=== RAW DATA ===
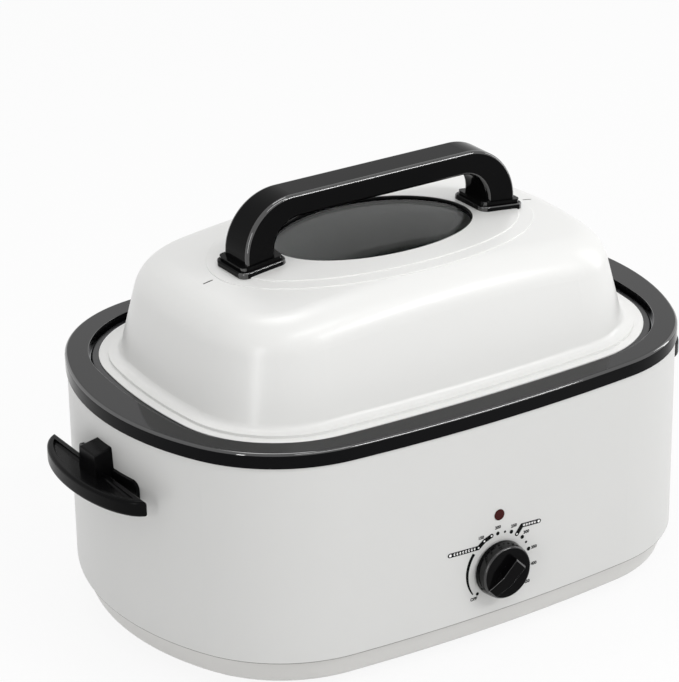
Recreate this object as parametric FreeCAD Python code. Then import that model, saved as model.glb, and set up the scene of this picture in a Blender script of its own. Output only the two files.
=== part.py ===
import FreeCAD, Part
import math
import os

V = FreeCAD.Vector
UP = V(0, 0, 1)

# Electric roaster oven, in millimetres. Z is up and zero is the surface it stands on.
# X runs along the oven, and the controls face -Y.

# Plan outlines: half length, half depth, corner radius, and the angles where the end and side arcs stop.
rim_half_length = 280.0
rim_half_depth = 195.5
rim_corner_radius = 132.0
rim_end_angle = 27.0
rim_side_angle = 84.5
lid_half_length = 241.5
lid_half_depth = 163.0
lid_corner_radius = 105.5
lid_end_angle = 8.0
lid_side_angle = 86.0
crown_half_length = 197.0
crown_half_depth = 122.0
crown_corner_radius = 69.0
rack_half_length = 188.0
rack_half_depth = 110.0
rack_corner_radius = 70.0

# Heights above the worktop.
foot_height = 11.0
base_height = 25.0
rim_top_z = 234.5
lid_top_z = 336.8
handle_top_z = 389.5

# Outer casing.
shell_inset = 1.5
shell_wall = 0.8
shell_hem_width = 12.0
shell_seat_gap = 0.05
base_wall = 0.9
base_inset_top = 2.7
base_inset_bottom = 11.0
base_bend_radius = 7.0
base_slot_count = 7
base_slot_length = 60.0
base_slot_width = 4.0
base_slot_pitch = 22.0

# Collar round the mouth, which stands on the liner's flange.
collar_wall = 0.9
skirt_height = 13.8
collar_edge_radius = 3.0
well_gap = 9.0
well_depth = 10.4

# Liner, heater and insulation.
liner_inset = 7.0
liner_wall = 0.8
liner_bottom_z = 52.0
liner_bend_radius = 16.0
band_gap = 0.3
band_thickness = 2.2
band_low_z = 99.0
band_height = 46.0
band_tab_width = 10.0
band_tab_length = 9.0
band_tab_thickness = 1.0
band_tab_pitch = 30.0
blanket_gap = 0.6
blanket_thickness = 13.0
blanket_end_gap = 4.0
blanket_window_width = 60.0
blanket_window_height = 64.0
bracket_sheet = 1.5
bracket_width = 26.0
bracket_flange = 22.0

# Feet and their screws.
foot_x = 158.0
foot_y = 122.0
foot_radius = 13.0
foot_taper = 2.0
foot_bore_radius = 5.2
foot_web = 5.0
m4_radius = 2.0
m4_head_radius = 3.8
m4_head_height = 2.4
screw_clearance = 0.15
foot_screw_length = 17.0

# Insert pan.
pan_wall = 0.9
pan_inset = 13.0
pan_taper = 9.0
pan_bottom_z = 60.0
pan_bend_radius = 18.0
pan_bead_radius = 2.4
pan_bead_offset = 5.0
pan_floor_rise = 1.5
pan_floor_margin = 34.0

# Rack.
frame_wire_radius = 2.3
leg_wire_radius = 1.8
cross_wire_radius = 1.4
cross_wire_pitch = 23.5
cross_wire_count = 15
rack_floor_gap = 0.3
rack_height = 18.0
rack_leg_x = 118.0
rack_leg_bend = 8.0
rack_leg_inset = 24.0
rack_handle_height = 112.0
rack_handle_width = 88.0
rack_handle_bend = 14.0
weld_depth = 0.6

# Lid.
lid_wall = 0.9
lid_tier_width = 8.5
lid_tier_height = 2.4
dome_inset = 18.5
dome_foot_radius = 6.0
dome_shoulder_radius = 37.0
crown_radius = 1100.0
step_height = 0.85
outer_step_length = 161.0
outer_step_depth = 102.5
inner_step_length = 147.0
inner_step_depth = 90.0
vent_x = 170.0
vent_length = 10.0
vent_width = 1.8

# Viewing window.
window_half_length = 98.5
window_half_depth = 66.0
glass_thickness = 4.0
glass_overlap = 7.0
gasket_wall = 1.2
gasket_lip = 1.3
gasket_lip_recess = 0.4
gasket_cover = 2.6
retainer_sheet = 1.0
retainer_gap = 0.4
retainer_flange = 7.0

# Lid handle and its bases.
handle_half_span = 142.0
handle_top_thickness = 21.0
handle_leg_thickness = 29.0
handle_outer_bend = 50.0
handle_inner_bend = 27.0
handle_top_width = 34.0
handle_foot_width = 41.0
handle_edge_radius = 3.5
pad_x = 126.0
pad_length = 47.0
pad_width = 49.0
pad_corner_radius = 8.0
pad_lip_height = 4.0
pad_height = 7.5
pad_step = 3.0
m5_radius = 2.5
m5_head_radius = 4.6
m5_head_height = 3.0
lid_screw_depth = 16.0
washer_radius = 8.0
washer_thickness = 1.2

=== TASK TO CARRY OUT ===
Extract the full listing above without alteration.

=== RESPONSE ===
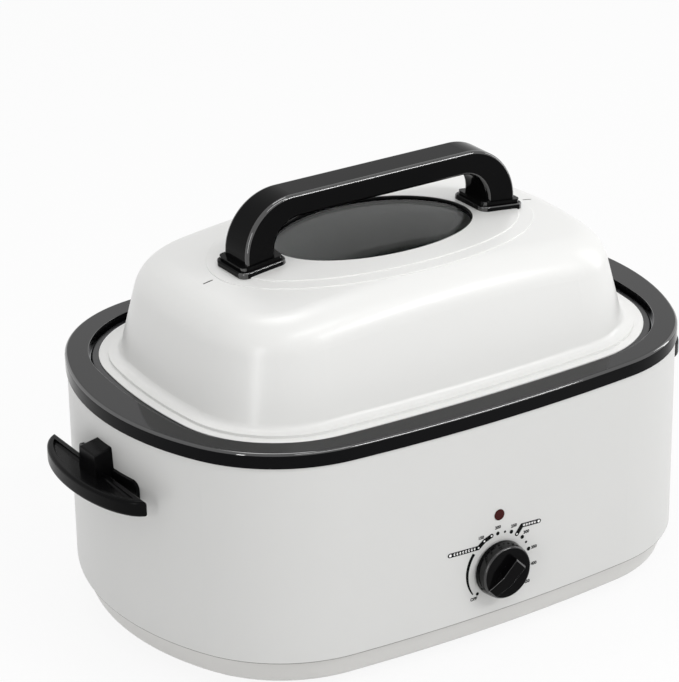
Recreate this object as parametric FreeCAD Python code. Then import that model, saved as model.glb, and set up the scene of this picture in a Blender script of its own. Output only the two files.
=== part.py ===
import FreeCAD, Part
import math
import os

V = FreeCAD.Vector
UP = V(0, 0, 1)

# Electric roaster oven, in millimetres. Z is up and zero is the surface it stands on.
# X runs along the oven, and the controls face -Y.

# Plan outlines: half length, half depth, corner radius, and the angles where the end and side arcs stop.
rim_half_length = 280.0
rim_half_depth = 195.5
rim_corner_radius = 132.0
rim_end_angle = 27.0
rim_side_angle = 84.5
lid_half_length = 241.5
lid_half_depth = 163.0
lid_corner_radius = 105.5
lid_end_angle = 8.0
lid_side_angle = 86.0
crown_half_length = 197.0
crown_half_depth = 122.0
crown_corner_radius = 69.0
rack_half_length = 188.0
rack_half_depth = 110.0
rack_corner_radius = 70.0

# Heights above the worktop.
foot_height = 11.0
base_height = 25.0
rim_top_z = 234.5
lid_top_z = 336.8
handle_top_z = 389.5

# Outer casing.
shell_inset = 1.5
shell_wall = 0.8
shell_hem_width = 12.0
shell_seat_gap = 0.05
base_wall = 0.9
base_inset_top = 2.7
base_inset_bottom = 11.0
base_bend_radius = 7.0
base_slot_count = 7
base_slot_length = 60.0
base_slot_width = 4.0
base_slot_pitch = 22.0

# Collar round the mouth, which stands on the liner's flange.
collar_wall = 0.9
skirt_height = 13.8
collar_edge_radius = 3.0
well_gap = 9.0
well_depth = 10.4

# Liner, heater and insulation.
liner_inset = 7.0
liner_wall = 0.8
liner_bottom_z = 52.0
liner_bend_radius = 16.0
band_gap = 0.3
band_thickness = 2.2
band_low_z = 99.0
band_height = 46.0
band_tab_width = 10.0
band_tab_length = 9.0
band_tab_thickness = 1.0
band_tab_pitch = 30.0
blanket_gap = 0.6
blanket_thickness = 13.0
blanket_end_gap = 4.0
blanket_window_width = 60.0
blanket_window_height = 64.0
bracket_sheet = 1.5
bracket_width = 26.0
bracket_flange = 22.0

# Feet and their screws.
foot_x = 158.0
foot_y = 122.0
foot_radius = 13.0
foot_taper = 2.0
foot_bore_radius = 5.2
foot_web = 5.0
m4_radius = 2.0
m4_head_radius = 3.8
m4_head_height = 2.4
screw_clearance = 0.15
foot_screw_length = 17.0

# Insert pan.
pan_wall = 0.9
pan_inset = 13.0
pan_taper = 9.0
pan_bottom_z = 60.0
pan_bend_radius = 18.0
pan_bead_radius = 2.4
pan_bead_offset = 5.0
pan_floor_rise = 1.5
pan_floor_margin = 34.0

# Rack.
frame_wire_radius = 2.3
leg_wire_radius = 1.8
cross_wire_radius = 1.4
cross_wire_pitch = 23.5
cross_wire_count = 15
rack_floor_gap = 0.3
rack_height = 18.0
rack_leg_x = 118.0
rack_leg_bend = 8.0
rack_leg_inset = 24.0
rack_handle_height = 112.0
rack_handle_width = 88.0
rack_handle_bend = 14.0
weld_depth = 0.6

# Lid.
lid_wall = 0.9
lid_tier_width = 8.5
lid_tier_height = 2.4
dome_inset = 18.5
dome_foot_radius = 6.0
dome_shoulder_radius = 37.0
crown_radius = 1100.0
step_height = 0.85
outer_step_length = 161.0
outer_step_depth = 102.5
inner_step_length = 147.0
inner_step_depth = 90.0
vent_x = 170.0
vent_length = 10.0
vent_width = 1.8

# Viewing window.
window_half_length = 98.5
window_half_depth = 66.0
glass_thickness = 4.0
glass_overlap = 7.0
gasket_wall = 1.2
gasket_lip = 1.3
gasket_lip_recess = 0.4
gasket_cover = 2.6
retainer_sheet = 1.0
retainer_gap = 0.4
retainer_flange = 7.0

# Lid handle and its bases.
handle_half_span = 142.0
handle_top_thickness = 21.0
handle_leg_thickness = 29.0
handle_outer_bend = 50.0
handle_inner_bend = 27.0
handle_top_width = 34.0
handle_foot_width = 41.0
handle_edge_radius = 3.5
pad_x = 126.0
pad_length = 47.0
pad_width = 49.0
pad_corner_radius = 8.0
pad_lip_height = 4.0
pad_height = 7.5
pad_step = 3.0
m5_radius = 2.5
m5_head_radius = 4.6
m5_head_height = 3.0
lid_screw_depth = 16.0
washer_radius = 8.0
washer_thickness = 1.2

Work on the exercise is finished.